_Exercise brief_: Restate the full set of records exactly, word for word.

++++ Records to use

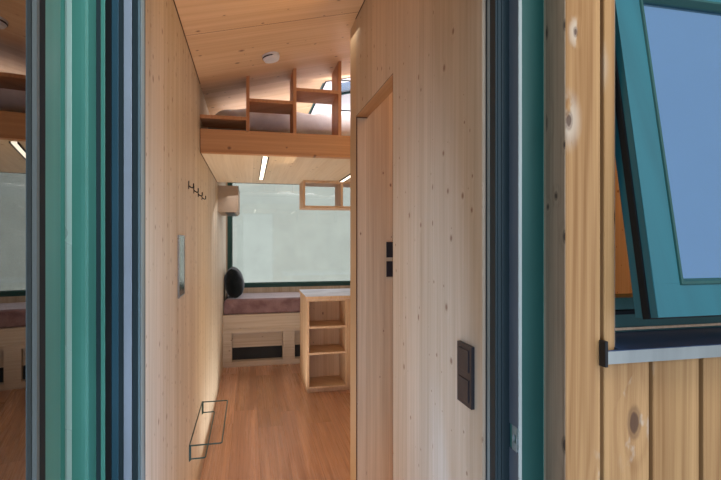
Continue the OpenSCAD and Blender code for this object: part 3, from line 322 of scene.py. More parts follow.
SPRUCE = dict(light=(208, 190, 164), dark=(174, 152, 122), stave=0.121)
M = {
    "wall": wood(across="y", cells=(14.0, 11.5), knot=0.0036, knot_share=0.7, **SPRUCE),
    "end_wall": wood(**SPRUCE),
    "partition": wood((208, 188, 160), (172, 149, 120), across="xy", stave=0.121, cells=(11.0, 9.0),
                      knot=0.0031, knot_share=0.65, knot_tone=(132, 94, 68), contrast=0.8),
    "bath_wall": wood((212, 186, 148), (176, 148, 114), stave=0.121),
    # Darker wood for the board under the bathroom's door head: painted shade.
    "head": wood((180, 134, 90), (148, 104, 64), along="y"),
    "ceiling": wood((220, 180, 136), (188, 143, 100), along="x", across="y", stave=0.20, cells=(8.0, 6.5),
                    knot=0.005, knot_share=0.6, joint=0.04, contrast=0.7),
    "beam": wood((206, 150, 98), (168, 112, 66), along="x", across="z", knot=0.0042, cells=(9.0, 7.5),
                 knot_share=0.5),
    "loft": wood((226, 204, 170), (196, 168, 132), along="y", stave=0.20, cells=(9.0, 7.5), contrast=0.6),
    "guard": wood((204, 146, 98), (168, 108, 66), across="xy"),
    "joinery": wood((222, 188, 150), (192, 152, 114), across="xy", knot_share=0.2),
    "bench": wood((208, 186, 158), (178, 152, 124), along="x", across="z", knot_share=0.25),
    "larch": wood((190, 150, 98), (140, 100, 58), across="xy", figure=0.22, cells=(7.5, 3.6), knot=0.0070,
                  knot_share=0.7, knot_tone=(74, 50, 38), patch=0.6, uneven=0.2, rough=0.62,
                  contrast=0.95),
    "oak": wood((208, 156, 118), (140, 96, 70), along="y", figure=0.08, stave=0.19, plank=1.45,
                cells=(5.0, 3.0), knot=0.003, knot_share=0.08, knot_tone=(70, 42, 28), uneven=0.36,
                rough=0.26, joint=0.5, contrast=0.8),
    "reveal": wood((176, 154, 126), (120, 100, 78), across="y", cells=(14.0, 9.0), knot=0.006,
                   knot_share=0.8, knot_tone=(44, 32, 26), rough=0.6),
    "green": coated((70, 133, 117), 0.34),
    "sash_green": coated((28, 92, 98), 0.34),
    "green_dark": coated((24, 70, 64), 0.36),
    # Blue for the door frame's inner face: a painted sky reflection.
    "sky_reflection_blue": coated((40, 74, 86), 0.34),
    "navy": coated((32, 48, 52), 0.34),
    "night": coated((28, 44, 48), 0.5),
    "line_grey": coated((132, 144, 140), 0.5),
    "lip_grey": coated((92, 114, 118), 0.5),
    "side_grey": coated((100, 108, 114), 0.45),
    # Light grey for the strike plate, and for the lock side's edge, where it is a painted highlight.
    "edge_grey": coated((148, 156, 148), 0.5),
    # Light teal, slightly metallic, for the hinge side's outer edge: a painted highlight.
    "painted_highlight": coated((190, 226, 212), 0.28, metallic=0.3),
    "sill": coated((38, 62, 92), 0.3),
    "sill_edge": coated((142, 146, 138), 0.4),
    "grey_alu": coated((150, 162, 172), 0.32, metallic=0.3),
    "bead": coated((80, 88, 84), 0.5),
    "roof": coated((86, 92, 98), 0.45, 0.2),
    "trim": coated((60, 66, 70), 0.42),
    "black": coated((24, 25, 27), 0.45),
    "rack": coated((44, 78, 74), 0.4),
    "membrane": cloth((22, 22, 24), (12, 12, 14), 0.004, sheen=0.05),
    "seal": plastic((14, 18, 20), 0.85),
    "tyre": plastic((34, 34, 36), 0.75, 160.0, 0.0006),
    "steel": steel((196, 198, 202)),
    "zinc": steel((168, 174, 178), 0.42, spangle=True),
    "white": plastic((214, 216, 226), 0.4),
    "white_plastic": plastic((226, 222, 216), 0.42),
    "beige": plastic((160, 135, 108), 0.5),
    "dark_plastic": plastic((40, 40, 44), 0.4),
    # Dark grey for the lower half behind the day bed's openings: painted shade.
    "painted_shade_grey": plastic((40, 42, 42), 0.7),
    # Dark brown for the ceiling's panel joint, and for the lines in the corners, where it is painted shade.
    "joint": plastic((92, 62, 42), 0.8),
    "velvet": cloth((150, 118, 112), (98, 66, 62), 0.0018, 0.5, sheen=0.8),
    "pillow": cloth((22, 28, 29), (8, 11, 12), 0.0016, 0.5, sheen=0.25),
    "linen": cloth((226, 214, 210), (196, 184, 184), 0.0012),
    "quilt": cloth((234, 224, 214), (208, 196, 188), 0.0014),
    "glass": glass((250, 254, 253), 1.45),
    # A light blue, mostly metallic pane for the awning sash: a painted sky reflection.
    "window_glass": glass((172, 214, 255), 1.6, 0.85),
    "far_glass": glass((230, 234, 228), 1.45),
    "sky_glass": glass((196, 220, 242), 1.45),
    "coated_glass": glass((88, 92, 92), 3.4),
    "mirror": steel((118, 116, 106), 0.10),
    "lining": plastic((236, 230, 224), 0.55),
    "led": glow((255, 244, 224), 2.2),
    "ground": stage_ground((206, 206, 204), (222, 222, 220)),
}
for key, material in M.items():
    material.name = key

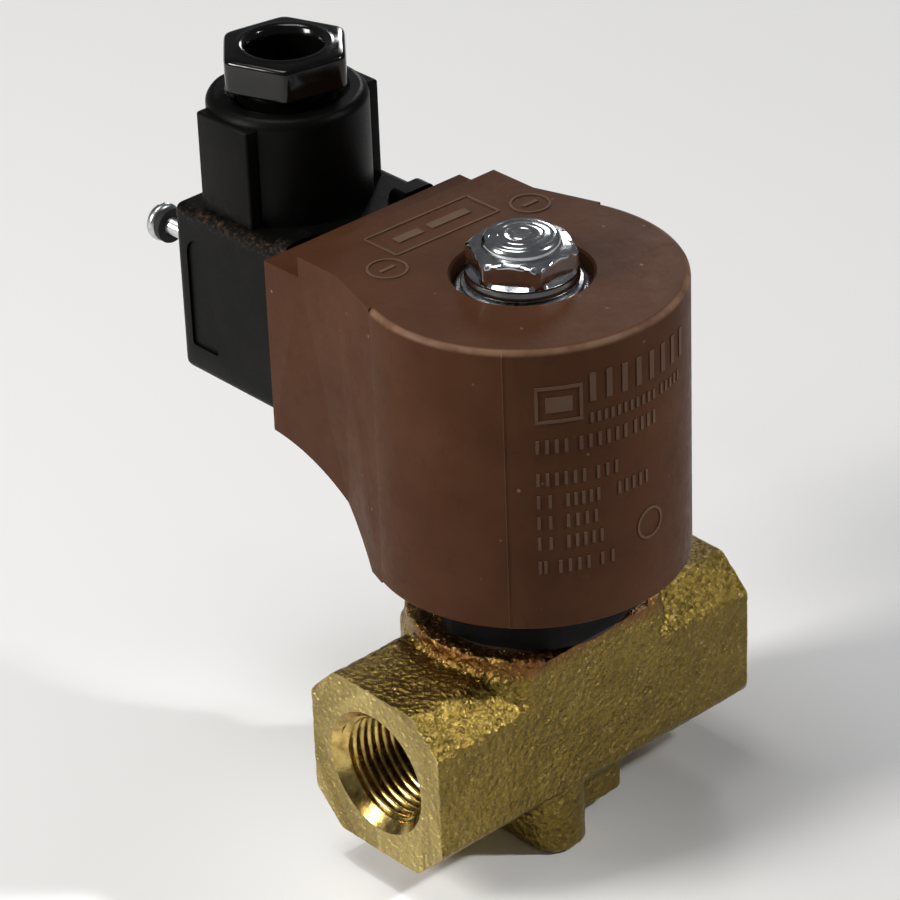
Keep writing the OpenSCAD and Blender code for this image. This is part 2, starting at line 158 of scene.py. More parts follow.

++++++++

_Solution for this problem_:
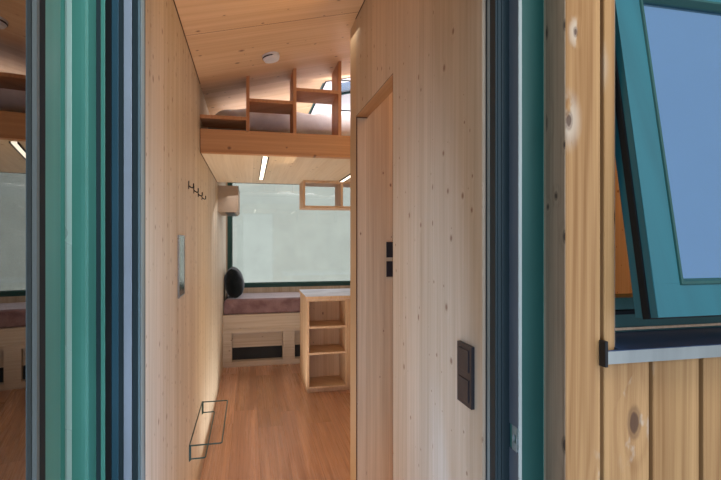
Continue the OpenSCAD and Blender code for this object: part 3, from line 322 of scene.py. More parts follow.
SPRUCE = dict(light=(208, 190, 164), dark=(174, 152, 122), stave=0.121)
M = {
    "wall": wood(across="y", cells=(14.0, 11.5), knot=0.0036, knot_share=0.7, **SPRUCE),
    "end_wall": wood(**SPRUCE),
    "partition": wood((208, 188, 160), (172, 149, 120), across="xy", stave=0.121, cells=(11.0, 9.0),
                      knot=0.0031, knot_share=0.65, knot_tone=(132, 94, 68), contrast=0.8),
    "bath_wall": wood((212, 186, 148), (176, 148, 114), stave=0.121),
    # Darker wood for the board under the bathroom's door head: painted shade.
    "head": wood((180, 134, 90), (148, 104, 64), along="y"),
    "ceiling": wood((220, 180, 136), (188, 143, 100), along="x", across="y", stave=0.20, cells=(8.0, 6.5),
                    knot=0.005, knot_share=0.6, joint=0.04, contrast=0.7),
    "beam": wood((206, 150, 98), (168, 112, 66), along="x", across="z", knot=0.0042, cells=(9.0, 7.5),
                 knot_share=0.5),
    "loft": wood((226, 204, 170), (196, 168, 132), along="y", stave=0.20, cells=(9.0, 7.5), contrast=0.6),
    "guard": wood((204, 146, 98), (168, 108, 66), across="xy"),
    "joinery": wood((222, 188, 150), (192, 152, 114), across="xy", knot_share=0.2),
    "bench": wood((208, 186, 158), (178, 152, 124), along="x", across="z", knot_share=0.25),
    "larch": wood((190, 150, 98), (140, 100, 58), across="xy", figure=0.22, cells=(7.5, 3.6), knot=0.0070,
                  knot_share=0.7, knot_tone=(74, 50, 38), patch=0.6, uneven=0.2, rough=0.62,
                  contrast=0.95),
    "oak": wood((208, 156, 118), (140, 96, 70), along="y", figure=0.08, stave=0.19, plank=1.45,
                cells=(5.0, 3.0), knot=0.003, knot_share=0.08, knot_tone=(70, 42, 28), uneven=0.36,
                rough=0.26, joint=0.5, contrast=0.8),
    "reveal": wood((176, 154, 126), (120, 100, 78), across="y", cells=(14.0, 9.0), knot=0.006,
                   knot_share=0.8, knot_tone=(44, 32, 26), rough=0.6),
    "green": coated((70, 133, 117), 0.34),
    "sash_green": coated((28, 92, 98), 0.34),
    "green_dark": coated((24, 70, 64), 0.36),
    # Blue for the door frame's inner face: a painted sky reflection.
    "sky_reflection_blue": coated((40, 74, 86), 0.34),
    "navy": coated((32, 48, 52), 0.34),
    "night": coated((28, 44, 48), 0.5),
    "line_grey": coated((132, 144, 140), 0.5),
    "lip_grey": coated((92, 114, 118), 0.5),
    "side_grey": coated((100, 108, 114), 0.45),
    # Light grey for the strike plate, and for the lock side's edge, where it is a painted highlight.
    "edge_grey": coated((148, 156, 148), 0.5),
    # Light teal, slightly metallic, for the hinge side's outer edge: a painted highlight.
    "painted_highlight": coated((190, 226, 212), 0.28, metallic=0.3),
    "sill": coated((38, 62, 92), 0.3),
    "sill_edge": coated((142, 146, 138), 0.4),
    "grey_alu": coated((150, 162, 172), 0.32, metallic=0.3),
    "bead": coated((80, 88, 84), 0.5),
    "roof": coated((86, 92, 98), 0.45, 0.2),
    "trim": coated((60, 66, 70), 0.42),
    "black": coated((24, 25, 27), 0.45),
    "rack": coated((44, 78, 74), 0.4),
    "membrane": cloth((22, 22, 24), (12, 12, 14), 0.004, sheen=0.05),
    "seal": plastic((14, 18, 20), 0.85),
    "tyre": plastic((34, 34, 36), 0.75, 160.0, 0.0006),
    "steel": steel((196, 198, 202)),
    "zinc": steel((168, 174, 178), 0.42, spangle=True),
    "white": plastic((214, 216, 226), 0.4),
    "white_plastic": plastic((226, 222, 216), 0.42),
    "beige": plastic((160, 135, 108), 0.5),
    "dark_plastic": plastic((40, 40, 44), 0.4),
    # Dark grey for the lower half behind the day bed's openings: painted shade.
    "painted_shade_grey": plastic((40, 42, 42), 0.7),
    # Dark brown for the ceiling's panel joint, and for the lines in the corners, where it is painted shade.
    "joint": plastic((92, 62, 42), 0.8),
    "velvet": cloth((150, 118, 112), (98, 66, 62), 0.0018, 0.5, sheen=0.8),
    "pillow": cloth((22, 28, 29), (8, 11, 12), 0.0016, 0.5, sheen=0.25),
    "linen": cloth((226, 214, 210), (196, 184, 184), 0.0012),
    "quilt": cloth((234, 224, 214), (208, 196, 188), 0.0014),
    "glass": glass((250, 254, 253), 1.45),
    # A light blue, mostly metallic pane for the awning sash: a painted sky reflection.
    "window_glass": glass((172, 214, 255), 1.6, 0.85),
    "far_glass": glass((230, 234, 228), 1.45),
    "sky_glass": glass((196, 220, 242), 1.45),
    "coated_glass": glass((88, 92, 92), 3.4),
    "mirror": steel((118, 116, 106), 0.10),
    "lining": plastic((236, 230, 224), 0.55),
    "led": glow((255, 244, 224), 2.2),
    "ground": stage_ground((206, 206, 204), (222, 222, 220)),
}
for key, material in M.items():
    material.name = key

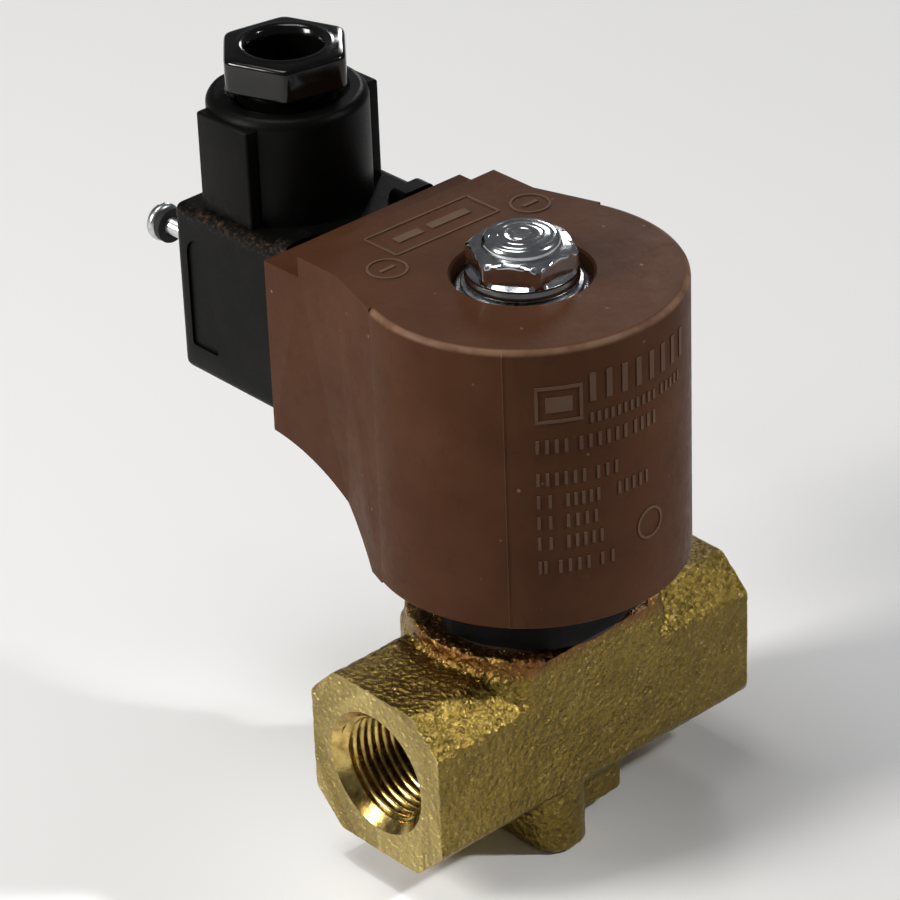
Keep writing the OpenSCAD and Blender code for this image. This is part 2, starting at line 158 of scene.py. More parts follow.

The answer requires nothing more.